To put things into perspective, only nine movies in the last 25 years have sold over 200 million tickets: Avatar, Star Wars: The Force Awakens, Jurassic World, Avengers: Infinity War, Avengers: Endgame, the live-action remake of The Lion King, Spider-Man: No Way Home, Avatar: The Way of Water, and the Chinese animated juggernaut Ne Zha 2, and all but one of them are sequels or franchise films.
For comparison, and remembering there were thousands, if not tens of thousands, fewer screens, six movies from the 1970s alone shifted more than 200 million stubs, including Star Wars and Jaws.
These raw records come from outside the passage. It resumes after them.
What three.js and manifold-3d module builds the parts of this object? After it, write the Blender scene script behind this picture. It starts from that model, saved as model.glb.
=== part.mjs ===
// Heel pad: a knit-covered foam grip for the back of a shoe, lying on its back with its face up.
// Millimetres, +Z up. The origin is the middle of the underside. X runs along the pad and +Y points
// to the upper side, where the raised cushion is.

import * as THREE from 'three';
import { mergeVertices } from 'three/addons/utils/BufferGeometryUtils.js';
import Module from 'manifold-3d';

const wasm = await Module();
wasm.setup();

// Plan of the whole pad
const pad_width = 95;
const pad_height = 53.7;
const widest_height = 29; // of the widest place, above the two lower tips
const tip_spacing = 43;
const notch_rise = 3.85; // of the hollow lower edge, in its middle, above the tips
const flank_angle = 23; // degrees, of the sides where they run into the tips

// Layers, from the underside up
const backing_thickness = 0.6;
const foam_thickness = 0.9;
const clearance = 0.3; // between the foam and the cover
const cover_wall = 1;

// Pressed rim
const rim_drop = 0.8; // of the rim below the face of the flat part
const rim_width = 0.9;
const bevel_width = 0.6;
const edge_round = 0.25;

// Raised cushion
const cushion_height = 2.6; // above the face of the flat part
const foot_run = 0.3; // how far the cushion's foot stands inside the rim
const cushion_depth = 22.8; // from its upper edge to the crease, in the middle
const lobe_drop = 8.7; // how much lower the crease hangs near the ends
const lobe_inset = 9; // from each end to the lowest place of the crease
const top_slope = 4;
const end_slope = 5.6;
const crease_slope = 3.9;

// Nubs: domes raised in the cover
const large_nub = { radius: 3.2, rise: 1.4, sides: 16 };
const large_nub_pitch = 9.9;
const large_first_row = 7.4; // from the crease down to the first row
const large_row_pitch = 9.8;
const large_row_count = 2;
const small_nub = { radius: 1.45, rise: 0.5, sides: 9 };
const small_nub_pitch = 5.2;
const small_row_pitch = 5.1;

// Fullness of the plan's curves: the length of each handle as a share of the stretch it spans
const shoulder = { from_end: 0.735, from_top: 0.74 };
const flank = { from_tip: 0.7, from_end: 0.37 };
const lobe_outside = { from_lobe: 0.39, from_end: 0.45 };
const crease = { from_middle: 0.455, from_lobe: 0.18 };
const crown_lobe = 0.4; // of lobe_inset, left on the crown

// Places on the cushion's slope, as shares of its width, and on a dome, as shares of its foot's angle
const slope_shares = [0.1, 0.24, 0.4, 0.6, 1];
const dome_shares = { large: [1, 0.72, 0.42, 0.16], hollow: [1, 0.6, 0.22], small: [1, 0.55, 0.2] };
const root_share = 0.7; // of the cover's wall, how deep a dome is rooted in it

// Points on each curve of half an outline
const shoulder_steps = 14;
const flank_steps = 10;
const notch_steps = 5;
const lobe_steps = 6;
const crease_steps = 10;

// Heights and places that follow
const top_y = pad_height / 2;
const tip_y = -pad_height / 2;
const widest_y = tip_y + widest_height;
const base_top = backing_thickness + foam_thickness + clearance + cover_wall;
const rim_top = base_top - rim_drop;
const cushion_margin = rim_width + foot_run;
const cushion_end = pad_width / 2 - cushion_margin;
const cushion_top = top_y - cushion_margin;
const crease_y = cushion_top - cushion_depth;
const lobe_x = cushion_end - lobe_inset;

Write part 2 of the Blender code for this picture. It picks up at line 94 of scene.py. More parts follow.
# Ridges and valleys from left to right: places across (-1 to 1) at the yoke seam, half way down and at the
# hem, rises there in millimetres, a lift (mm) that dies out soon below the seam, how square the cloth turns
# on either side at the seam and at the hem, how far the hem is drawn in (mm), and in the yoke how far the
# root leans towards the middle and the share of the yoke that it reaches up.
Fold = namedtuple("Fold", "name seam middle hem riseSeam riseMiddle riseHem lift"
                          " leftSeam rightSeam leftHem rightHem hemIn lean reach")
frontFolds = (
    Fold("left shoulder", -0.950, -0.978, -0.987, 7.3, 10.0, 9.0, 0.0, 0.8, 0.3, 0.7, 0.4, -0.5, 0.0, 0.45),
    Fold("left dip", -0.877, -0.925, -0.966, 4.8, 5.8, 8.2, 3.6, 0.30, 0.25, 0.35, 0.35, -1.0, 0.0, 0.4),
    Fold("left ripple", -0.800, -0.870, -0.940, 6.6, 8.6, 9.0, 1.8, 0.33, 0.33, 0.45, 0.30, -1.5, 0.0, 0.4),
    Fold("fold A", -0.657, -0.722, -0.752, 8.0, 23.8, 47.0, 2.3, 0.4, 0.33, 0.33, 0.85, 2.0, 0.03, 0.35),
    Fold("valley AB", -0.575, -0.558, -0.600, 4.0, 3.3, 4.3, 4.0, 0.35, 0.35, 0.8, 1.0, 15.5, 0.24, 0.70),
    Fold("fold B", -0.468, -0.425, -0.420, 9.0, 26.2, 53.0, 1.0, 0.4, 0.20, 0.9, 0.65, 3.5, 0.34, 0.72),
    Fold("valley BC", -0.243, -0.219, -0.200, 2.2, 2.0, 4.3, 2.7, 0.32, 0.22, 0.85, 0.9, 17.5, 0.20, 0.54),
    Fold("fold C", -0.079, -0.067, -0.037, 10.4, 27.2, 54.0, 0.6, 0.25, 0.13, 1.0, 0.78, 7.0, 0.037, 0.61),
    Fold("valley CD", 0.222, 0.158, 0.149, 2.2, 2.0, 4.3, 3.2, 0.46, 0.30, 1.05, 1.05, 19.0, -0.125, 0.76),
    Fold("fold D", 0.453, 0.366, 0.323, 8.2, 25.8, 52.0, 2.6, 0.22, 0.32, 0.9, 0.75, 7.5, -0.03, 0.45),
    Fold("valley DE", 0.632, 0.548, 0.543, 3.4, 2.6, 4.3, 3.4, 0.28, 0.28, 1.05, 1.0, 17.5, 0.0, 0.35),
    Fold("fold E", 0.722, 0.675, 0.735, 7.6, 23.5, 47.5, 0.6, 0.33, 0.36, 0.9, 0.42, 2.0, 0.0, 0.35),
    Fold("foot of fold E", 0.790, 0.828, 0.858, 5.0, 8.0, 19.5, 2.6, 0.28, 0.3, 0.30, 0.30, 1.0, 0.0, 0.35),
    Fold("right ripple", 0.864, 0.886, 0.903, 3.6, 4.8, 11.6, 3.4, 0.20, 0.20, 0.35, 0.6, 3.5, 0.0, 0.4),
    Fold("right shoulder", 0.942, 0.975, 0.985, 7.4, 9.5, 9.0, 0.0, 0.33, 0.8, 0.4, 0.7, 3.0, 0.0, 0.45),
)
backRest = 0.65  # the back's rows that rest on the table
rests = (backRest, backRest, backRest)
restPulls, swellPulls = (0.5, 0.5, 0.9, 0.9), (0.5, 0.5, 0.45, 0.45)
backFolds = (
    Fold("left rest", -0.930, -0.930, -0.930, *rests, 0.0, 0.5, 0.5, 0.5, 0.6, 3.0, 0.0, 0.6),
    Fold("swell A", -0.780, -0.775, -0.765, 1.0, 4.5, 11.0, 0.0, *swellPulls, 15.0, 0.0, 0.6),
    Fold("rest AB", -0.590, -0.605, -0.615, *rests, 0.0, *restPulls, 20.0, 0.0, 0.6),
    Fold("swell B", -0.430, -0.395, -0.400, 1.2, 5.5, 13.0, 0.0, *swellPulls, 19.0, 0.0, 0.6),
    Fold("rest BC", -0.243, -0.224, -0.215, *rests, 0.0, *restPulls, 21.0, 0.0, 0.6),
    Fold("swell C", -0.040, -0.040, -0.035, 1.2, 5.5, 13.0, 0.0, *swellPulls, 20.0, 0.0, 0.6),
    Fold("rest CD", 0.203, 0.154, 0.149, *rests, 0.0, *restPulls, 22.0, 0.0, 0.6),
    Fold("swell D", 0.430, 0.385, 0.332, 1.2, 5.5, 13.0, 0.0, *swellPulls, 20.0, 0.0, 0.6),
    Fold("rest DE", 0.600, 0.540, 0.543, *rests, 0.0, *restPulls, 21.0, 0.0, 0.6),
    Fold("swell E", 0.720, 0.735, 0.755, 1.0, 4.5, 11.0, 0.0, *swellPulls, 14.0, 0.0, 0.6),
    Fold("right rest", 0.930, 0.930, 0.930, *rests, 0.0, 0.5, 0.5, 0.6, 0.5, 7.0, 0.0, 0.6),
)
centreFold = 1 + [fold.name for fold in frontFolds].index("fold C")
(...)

Admittedly, there were only two in the previous decade, but one of them played in cinemas for almost four and a half years.
Calling Robert Wise’s The Sound of Music a phenomenon would be an understatement: the musical became the highest-grossing release in 29 countries worldwide, became the top-earning movie in cinema history, and won five Academy Awards, including ‘Best Picture’ and ‘Best Director’. By the time the dust settled, it was the best-selling release of the ’60s, having sold 283.3 million tickets.
It didn’t even open at number one, though, taking four weeks to reach the summit. Once it got there, The Sound of Music remained in pole position for 30 of the next 46. The song-and-dance spectacular premiered on March 29th, 1965, and it would remain a staple of multiplexes in the United States until November 23rd, 1969.
In fact, it was the best-selling movie of all time for the next 12 years until Star Wars came along, and it’s still one of the ten highest-grossing releases ever when adjusted for inflation.
What was its closest competition?
Apart from Titanic, it’s hard to think of any other time in modern cinema that a drama exploded to such an extent among the cinemagoing public that it handily beat the blockbusters, action flicks, and high-concept studio tentpoles at their own game, but it goes without saying that things weren’t quite the same in the ’60s.
The only other film to sell over 200 million tickets during the decade was David Lean’s Doctor Zhivago, which wasn’t all that far behind The Sound of Music with a 248.2 million tally. Imagining a quarter of a billion people turning up for a period-set costume piece is borderline unthinkable in today’s filmic landscape, but it just goes to show how much the times have changed.